Frequently Asked Questions

Q) Can I reapply fletching to an old arrow?

A) Yes, of course. However, you must remove and clean the shaft properly to do so. Take a sharp knife or razor blade and scrape underneath the fletching to remove the fletching or vanes. Be careful not to scrape to deep as to not damage the carbon fibers if you are using a carbon arrow. Use a pair of pliers to remove the feathers or vanes if they are cemented on the arrow. A device such as the ZipStrip from Norway Industries comes in handy when removing old fletchings as well as old arrow wraps.

Q) How long does it take to build an arrow?

A) Generally speaking, when you set out to build an arrow you will build more than one, but the process of building just one arrow takes very little time. Provided you have all the necessary tools and are proficient at every step throughout the arrow building process, it actually takes no more than 5 minutes to measure, cut, square, fletch and install inserts on your arrows.

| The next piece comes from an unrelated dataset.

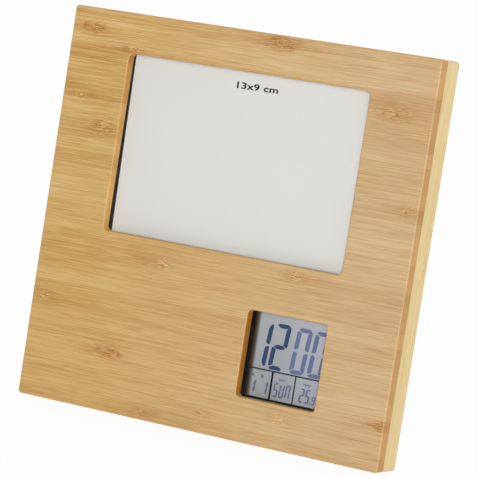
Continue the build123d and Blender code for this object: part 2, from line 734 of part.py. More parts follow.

Of course, it will take additional time for the glues and adhesives to dry.

Q) What are the benefits of building my own arrows?

A)There are several benefits that be gained through arrow building. First the feeling of pride and accomplishment felt when you use something you have built with your own hands. Harvesting a deer with an arrow you built yourself only adds to that feeling. Arrow building will save you money as well. After the initial costs of your equipment and tools, there will be no more trips to the pro shop just to have arrows built, saving you time, money and gas! You will also understand your hunting equipment better than ever before once you have built and shot your own arrows. You will be able to pay better attention to detail and tune your bow more effectively as well.